My father’s generation now look on with pride as their British-born sons and daughters have flourished in an impressive and wide range of fields unimaginable to their parents. Britain has given them limitless opportunities to shine and make the most of their talents. Today, prominent British-Chinese figures include a Deputy Chief Constable, a Team GB and world champion athlete, entrepreneurs and business leaders, public servants in our Armed Forces, NHS, schools and civil service, and many others building careers in a wide range of sectors.

Whilst the restaurants and takeaways present in almost every British village, town and city are often the most visible symbols associated with the British-Chinese, they do not represent all that British-Chinese people have achieved in the UK. There is much more, and in my view the British-Chinese make an outstanding contribution to our country. This reflects the hard-working nature and aspirational values of a community that places a premium on education, family values and social mobility.

Figures in the recently-released Sewell Report, and the last census, bear this out: British-Chinese children outperform every other ethnic group at Key Stage 2, GCSE and A-Level, are the most likely to attend university, and are then amongst the highest earners ten years after completing their first degree (earning more than the White British average). In fact, Sewell calls on the Department for Education tounderstand and replicate the factors that have led to educational success” for British-Chinese people.

Social mobility is very high, with only five per cent of British-Chinese children remaining in the same routine manual positions as their parents. Second, third and fourth generation British-Chinese are less likely to work in geographically-isolated restaurants and takeaways with long, unsociable hours, and are occupying more professional jobs. British-Chinese people are the least likely ethnic group to receive state benefits, and the least likely to be stopped by the police.

The Sewell Report identified different outcomes for different ethnic groups on a range of indices from educational outcomes to home ownership, and from that statistical perspective the British-Chinese are, in general, doing well. My generation is certainly better off in many ways than my parents’ or my grandparents’. Unsurprisingly, The Economist described the British-Chinese as “a model minority as well as a silent one” – referencing the tendency to keep their heads down, particularly when it comes to getting involved in public life or coming to the attention of the media.
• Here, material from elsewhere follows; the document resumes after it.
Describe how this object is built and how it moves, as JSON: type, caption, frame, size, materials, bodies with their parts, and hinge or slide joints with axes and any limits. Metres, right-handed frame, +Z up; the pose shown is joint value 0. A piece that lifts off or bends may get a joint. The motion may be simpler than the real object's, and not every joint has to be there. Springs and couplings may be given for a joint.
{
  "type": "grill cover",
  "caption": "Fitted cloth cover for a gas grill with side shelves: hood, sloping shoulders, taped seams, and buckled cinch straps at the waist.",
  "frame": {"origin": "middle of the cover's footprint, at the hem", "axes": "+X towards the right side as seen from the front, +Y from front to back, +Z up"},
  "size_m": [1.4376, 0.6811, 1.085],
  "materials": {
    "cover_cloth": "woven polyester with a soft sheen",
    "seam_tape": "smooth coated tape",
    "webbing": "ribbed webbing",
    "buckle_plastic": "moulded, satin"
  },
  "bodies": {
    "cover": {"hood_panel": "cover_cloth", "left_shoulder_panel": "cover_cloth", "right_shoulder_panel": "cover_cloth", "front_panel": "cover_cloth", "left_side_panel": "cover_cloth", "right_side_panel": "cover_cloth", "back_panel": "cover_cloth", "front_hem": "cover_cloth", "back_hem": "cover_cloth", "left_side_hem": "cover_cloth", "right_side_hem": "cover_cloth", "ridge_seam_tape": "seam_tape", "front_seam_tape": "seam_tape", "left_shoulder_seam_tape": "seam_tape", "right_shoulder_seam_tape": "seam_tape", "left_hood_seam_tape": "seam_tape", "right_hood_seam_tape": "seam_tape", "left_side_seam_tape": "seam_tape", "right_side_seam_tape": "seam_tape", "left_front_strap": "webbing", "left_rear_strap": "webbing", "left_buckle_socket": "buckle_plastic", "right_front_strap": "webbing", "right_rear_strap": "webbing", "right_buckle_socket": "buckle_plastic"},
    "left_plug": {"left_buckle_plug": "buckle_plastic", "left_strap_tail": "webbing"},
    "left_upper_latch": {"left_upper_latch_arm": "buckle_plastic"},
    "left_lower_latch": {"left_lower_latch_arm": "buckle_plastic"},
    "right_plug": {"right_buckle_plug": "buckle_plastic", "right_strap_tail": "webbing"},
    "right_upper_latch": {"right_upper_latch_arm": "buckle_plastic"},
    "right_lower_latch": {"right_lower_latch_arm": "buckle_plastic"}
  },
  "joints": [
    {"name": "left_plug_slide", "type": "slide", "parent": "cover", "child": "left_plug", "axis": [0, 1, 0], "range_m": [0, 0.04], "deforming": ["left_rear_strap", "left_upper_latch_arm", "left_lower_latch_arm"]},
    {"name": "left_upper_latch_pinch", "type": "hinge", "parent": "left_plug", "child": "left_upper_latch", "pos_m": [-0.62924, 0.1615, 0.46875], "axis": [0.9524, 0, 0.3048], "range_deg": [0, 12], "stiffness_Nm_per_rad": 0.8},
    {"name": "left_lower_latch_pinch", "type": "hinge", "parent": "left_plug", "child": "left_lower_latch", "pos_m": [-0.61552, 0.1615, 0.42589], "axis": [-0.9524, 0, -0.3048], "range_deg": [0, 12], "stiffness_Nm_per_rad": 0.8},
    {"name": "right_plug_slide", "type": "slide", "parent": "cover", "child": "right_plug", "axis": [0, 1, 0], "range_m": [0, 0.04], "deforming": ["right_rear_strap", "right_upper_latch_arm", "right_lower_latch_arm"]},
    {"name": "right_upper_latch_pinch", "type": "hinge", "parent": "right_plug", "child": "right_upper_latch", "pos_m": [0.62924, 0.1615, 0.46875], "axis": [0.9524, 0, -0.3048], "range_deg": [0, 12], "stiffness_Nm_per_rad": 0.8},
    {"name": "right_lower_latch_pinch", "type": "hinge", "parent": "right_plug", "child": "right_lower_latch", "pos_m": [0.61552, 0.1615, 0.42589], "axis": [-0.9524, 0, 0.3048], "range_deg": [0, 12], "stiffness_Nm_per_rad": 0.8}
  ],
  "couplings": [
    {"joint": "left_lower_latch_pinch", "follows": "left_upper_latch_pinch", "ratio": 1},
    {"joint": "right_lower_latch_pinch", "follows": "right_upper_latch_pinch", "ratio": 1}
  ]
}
Coronavirus has brought an unwelcome development in that regard, and proved a tough time for some. Whilst the British-Chinese community has nothing to do with the virus breaking out, the pandemic led to a growth in abuse, perpetrated by a senseless minority, against both British-Chinese people and others of East Asian appearance.
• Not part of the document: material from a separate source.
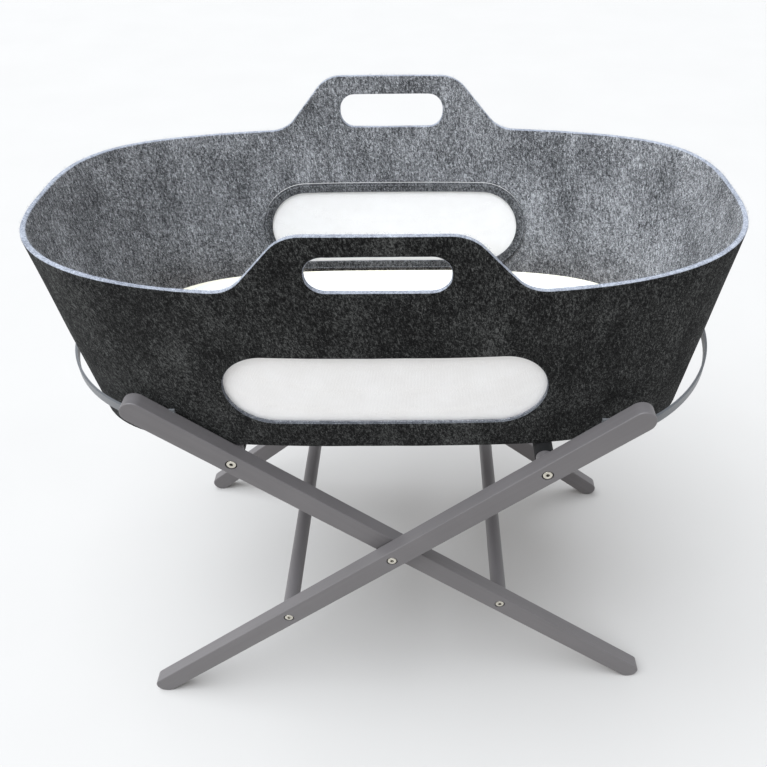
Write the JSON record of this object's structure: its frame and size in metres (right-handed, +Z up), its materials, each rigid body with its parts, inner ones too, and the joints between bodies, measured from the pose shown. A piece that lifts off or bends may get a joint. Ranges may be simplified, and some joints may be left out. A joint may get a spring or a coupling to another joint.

During the first wave, the Metropolitan Police recorded 166 verbal, online and physical attacks in February and March 2020 on people of East Asian appearance, up from 66 during the same period in the previous year. By April 2020, this rose to 261, then 323 in May, 395 in June and 381 last July. I raised this with the Home Secretary, and the National Police Chiefs’ Council has been robust in asking its forces to respond proactively to reports of such incidents.
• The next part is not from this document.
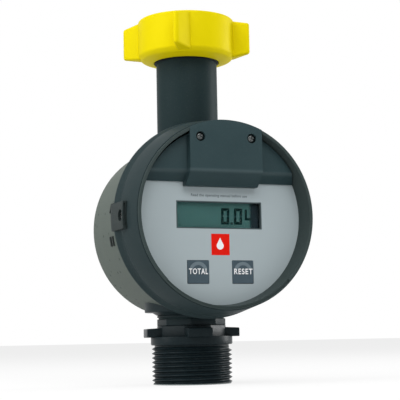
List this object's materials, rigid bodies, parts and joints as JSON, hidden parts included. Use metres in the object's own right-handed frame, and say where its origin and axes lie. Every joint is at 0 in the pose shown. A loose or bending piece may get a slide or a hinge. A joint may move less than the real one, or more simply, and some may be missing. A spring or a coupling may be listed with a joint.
{
  "type": "turbine flow meter",
  "caption": "Inline turbine flow meter with a winged union nut at the inlet, a threaded outlet and a round battery display unit on its body.",
  "frame": {"origin": "on the flow axis, in the end face of the outlet thread", "axes": "+Z along the flow axis from outlet to inlet, the display faces -Y, +X is to the right of the display"},
  "size_m": [0.1032, 0.0812, 0.1937],
  "materials": {
    "black_moulding": "dark satin moulding",
    "nipple_plastic": "black semi-gloss moulding",
    "yellow_plastic": "yellow satin moulding",
    "bearing_plastic": "plain dark plastic",
    "insert_plastic": "natural engineering plastic",
    "seal_rubber": "black elastomer",
    "screw_steel": "darkened steel",
    "spring_steel": "bright spring steel",
    "face_film": "printed grey film",
    "inner_plastic": "dark moulding",
    "key_plastic": "dark grey key",
    "lens_clear": "clear window",
    "lcd_glass": "grey-green display glass",
    "strip_elastomer": "grey elastomer",
    "board_laminate": "green laminate",
    "sensor_case": "black potting",
    "cell_case": "plain cell sleeve"
  },
  "bodies": {
    "meter": {"flow_housing": "black_moulding", "outlet_nipple": "nipple_plastic", "nipple_oring": "seal_rubber", "nut_bushing": "bearing_plastic", "inlet_gasket": "seal_rubber", "upper_flow_guide": "insert_plastic", "lower_flow_guide": "insert_plastic", "bearing_bushes": "bearing_plastic", "spacer_sleeve": "insert_plastic", "snap_ring": "spring_steel", "display_housing": "black_moulding", "housing_gasket": "seal_rubber", "bezel_ring": "black_moulding", "side_clips": "black_moulding", "clip_screws": "screw_steel", "face_foil": "face_film", "display_carrier": "inner_plastic", "display_lens": "lens_clear", "key_domes": "spring_steel", "lcd_module": "lcd_glass", "contact_strips": "strip_elastomer", "circuit_board": "board_laminate", "board_screws": "screw_steel", "pickup_sensor": "sensor_case", "sensor_seal": "seal_rubber", "battery_cell": "cell_case", "battery_tray": "inner_plastic", "battery_contacts": "spring_steel", "battery_cover": "black_moulding", "cover_screws": "screw_steel"},
    "nut": {"union_nut": "yellow_plastic"},
    "rotor": {"turbine_rotor": "insert_plastic", "rotor_shaft": "spring_steel", "rotor_magnets": "spring_steel"},
    "sum_button": {"sum_key": "key_plastic"},
    "reset_button": {"reset_key": "key_plastic"}
  },
  "joints": [
    {"name": "nut_turn", "type": "hinge", "parent": "meter", "child": "nut", "pos_m": [0, 0, 0.183], "axis": [0, 0, 1], "continuous": true},
    {"name": "rotor_spin", "type": "hinge", "parent": "meter", "child": "rotor", "pos_m": [0, 0, 0.084], "axis": [0, 0, 1], "continuous": true},
    {"name": "sum_press", "type": "slide", "parent": "meter", "child": "sum_button", "axis": [0, 1, 0], "range_m": [0, 0.0005], "stiffness_N_per_m": 800},
    {"name": "reset_press", "type": "slide", "parent": "meter", "child": "reset_button", "axis": [0, 1, 0], "range_m": [0, 0.0005], "stiffness_N_per_m": 800}
  ]
}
The British-Chinese have much to be proud of, and we can all play a role in telling the British-Chinese story better. This could include launching a “Museum of the British-Chinese” to gather together stories and exhibits that illustrate the British-Chinese contribution, from supporting the Allied war effort in World War I to present day work fighting the pandemic (possibly modelled on America’s national equivalent); and introducing a “British-Chinese and East Asian Heritage Month” to highlight contemporary success stories and raise awareness of how the community started in the UK.

Single-issue identity lobby groups often speak about Britain’s minorities with a pessimism bias in their narratives. Only by focusing on the facts, and empirical data specifically, can we discern a more accurate, balanced picture. Modern Britain is a place where everyone can thrive regardless of their background, and the success of British-Chinese people reflects the opportunities our country continues to provide.